Man-in-the-Middle Attacks and Leaks
Man-in-the-middle attacks are another common issue. This is when a criminal positions themselves in the middle of a conversation between you and an application. Usually, they’re trying to either eavesdrop or impersonating the application. It can look like you’re having a normal exchange but you’re actually giving your information to a third party. This happens most often on unsecured WiFi networks. You also have to worry about data leaks. When you do give your information to a legitimate retailer, you still have to worry about the retailer. You don’t know what they are going to do with it. They usually won’t do anything intentionally harmful with the information they collect because it threatens their reputation. Still, data leaks are still common and can result in criminals gaining access to your confidential information.
Measure You Can Take to Shop Online More Safely
If you’re shopping at your workplace, you only want to shop at retailers you trust. This isn’t a good place to try out new online stores. If you shop at a store regularly, bookmark the website. This is safer than going through a search engine.
When you do shop with a new retailer, do ample research. Read reviews and analyze them closely. You want to make sure that the retailer is legitimate and not some kind of scam. Also, trust your gut when it comes to prices. Sometimes, if you think a price is too good to be true, it is. Cyber Monday sales, for example, can be really good, but no company is going to give their products away at a price so low they don’t make a profit.

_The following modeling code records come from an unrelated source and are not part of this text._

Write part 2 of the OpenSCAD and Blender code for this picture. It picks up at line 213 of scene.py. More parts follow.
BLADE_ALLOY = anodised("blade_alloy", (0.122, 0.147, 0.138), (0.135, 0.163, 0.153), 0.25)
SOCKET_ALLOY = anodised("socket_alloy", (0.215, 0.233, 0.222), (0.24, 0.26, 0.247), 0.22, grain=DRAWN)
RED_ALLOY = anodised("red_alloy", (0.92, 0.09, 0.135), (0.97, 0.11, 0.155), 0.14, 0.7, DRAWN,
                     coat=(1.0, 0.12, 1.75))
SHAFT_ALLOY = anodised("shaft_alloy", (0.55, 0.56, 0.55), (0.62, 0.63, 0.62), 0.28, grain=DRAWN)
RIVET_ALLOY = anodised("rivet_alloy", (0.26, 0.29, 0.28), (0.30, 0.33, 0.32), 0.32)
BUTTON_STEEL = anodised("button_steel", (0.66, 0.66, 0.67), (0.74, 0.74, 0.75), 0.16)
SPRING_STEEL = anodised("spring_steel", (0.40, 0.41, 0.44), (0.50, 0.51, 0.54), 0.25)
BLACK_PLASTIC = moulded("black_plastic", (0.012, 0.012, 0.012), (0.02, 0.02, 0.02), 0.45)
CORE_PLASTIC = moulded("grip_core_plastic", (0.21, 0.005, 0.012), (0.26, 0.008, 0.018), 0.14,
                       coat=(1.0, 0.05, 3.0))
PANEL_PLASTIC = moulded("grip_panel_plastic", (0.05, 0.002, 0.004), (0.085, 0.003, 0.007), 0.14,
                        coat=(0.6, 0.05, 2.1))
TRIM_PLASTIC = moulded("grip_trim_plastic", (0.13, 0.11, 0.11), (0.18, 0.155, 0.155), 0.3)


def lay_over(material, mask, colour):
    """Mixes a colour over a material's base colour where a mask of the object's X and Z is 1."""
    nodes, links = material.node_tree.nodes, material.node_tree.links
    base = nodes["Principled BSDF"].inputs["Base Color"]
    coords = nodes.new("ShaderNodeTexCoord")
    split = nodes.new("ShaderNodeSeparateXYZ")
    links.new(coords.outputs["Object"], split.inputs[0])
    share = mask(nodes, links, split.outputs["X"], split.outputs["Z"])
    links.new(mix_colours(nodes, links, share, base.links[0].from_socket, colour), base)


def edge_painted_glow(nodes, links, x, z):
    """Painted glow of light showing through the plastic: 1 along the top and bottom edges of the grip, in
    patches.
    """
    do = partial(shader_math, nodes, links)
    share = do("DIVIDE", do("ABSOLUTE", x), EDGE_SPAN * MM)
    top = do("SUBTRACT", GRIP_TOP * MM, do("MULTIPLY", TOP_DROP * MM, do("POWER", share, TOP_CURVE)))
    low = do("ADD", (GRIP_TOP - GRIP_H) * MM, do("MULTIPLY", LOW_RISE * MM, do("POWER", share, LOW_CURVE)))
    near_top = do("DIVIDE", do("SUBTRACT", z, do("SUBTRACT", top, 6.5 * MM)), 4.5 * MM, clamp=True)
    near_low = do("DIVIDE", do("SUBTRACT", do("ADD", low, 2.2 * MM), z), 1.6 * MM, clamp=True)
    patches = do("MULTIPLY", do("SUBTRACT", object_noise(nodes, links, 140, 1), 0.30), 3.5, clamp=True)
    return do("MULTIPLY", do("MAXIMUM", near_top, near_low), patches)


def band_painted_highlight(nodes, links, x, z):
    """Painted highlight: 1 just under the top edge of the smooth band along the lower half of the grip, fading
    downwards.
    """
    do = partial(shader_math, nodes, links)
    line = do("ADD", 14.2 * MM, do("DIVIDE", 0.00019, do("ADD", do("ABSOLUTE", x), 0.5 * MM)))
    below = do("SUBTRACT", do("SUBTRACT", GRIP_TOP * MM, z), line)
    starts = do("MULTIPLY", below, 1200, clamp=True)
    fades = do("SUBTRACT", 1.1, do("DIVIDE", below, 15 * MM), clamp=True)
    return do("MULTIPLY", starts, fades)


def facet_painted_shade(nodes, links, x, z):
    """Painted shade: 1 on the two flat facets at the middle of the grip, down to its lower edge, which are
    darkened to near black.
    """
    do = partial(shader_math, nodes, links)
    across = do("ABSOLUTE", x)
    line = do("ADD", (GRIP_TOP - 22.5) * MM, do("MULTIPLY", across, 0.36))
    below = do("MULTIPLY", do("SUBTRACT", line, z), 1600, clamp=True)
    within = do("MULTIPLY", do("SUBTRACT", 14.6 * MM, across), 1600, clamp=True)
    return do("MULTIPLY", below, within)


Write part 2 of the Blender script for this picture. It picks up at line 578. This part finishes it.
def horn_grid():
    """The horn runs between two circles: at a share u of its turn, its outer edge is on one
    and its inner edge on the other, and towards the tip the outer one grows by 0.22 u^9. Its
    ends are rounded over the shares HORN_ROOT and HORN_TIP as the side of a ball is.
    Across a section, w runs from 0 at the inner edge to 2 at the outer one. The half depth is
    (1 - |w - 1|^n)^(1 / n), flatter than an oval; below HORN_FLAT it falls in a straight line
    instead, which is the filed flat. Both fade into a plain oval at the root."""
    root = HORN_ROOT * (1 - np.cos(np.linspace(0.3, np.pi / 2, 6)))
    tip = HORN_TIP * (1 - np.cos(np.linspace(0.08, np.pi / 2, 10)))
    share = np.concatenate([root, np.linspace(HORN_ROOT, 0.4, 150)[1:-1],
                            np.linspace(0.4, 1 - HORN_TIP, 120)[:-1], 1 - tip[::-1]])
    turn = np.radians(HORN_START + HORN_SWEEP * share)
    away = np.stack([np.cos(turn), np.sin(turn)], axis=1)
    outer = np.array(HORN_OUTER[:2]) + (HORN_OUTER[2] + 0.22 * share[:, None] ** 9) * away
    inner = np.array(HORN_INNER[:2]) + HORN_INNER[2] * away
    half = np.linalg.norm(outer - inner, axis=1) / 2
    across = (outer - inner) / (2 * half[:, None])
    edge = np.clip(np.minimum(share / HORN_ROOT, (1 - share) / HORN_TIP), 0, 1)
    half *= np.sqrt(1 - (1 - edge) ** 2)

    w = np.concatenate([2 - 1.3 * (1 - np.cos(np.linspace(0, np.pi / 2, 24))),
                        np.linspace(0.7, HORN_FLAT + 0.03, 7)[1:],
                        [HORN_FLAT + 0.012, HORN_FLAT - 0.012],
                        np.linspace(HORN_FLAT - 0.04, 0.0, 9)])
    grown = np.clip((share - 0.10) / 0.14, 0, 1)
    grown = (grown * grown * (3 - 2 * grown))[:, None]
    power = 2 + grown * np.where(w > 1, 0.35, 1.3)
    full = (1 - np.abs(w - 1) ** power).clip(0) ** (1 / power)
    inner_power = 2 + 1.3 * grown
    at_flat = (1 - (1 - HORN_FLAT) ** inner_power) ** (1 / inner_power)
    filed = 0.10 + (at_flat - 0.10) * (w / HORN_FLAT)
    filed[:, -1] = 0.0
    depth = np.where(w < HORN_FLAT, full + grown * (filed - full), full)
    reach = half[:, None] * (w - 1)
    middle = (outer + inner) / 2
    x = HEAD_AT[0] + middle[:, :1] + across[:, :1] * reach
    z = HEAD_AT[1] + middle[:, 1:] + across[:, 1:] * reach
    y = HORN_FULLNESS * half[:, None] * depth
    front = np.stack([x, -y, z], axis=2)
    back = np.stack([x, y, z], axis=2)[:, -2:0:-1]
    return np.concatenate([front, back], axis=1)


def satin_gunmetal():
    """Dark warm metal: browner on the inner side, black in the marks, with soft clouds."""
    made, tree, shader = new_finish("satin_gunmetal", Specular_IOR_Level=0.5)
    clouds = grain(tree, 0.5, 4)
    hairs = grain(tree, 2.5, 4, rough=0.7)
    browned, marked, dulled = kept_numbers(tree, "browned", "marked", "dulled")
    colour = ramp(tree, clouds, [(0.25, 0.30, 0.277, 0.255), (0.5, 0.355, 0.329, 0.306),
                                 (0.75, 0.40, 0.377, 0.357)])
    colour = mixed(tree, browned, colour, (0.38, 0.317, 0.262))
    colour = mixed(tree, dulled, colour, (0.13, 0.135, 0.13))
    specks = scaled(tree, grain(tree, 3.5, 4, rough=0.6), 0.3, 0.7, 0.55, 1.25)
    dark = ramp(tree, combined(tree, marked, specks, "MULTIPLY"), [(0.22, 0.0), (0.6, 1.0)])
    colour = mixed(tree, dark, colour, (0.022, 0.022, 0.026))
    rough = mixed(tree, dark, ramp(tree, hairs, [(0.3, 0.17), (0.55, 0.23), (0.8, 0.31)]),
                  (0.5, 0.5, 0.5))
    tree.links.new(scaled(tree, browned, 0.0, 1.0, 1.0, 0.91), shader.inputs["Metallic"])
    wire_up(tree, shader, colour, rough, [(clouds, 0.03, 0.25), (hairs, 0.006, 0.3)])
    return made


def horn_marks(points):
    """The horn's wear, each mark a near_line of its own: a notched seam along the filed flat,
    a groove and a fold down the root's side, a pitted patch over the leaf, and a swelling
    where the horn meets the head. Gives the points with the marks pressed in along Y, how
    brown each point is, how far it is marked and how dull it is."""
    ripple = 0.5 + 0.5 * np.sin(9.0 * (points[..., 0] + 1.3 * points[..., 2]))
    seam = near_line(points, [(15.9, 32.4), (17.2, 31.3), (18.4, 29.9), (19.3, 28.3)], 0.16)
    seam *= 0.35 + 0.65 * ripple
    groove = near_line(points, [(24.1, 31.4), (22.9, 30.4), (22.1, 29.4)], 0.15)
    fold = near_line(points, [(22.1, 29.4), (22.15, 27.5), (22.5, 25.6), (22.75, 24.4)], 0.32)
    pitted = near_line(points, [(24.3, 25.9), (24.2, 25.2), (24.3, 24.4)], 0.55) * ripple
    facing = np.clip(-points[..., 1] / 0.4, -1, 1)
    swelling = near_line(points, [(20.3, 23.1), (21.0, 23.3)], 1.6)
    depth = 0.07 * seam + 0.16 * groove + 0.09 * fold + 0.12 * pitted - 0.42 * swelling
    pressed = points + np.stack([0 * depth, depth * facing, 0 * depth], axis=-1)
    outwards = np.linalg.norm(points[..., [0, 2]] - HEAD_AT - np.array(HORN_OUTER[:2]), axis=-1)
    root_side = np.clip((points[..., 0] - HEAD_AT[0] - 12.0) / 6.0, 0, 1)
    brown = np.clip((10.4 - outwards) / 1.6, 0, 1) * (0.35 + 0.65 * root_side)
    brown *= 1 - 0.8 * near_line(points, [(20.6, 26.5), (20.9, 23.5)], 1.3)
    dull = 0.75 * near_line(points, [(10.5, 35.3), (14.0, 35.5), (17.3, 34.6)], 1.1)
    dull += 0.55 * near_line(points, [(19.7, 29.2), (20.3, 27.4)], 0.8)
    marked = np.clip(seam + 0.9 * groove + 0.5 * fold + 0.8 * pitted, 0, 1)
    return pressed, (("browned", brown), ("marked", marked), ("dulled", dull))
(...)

If you see a pair of Christian Louboutins for a $70, the product is probably a counterfeit.
Another measure you should take is double checking the passwords you use for your email account or any of shopping website. A weak password will put your data at risk. Passwords should be over 10 characters and random. Avoid short passwords that use words or numbers that are readily associated with you like family names and birth dates. Or you can use a reputable password generator, such as My Norton.
If your workplace uses public WiFi, you want to proceed with caution. Public WiFi is particularly vulnerable to cybercriminals. If you have to use public Wifi, use a VPN provider, too. The VPN will create an encrypted tunnel for your traffic, which will improve your security while on public WiFi. Use a high-quality VPN, like ExpressVPN.
Sometimes, shopping online at the workplace is unavoidable, but you have to stay alert and be smart about it. Criminals will do anything they can to steal your personal information, so you can’t give them any opportunities.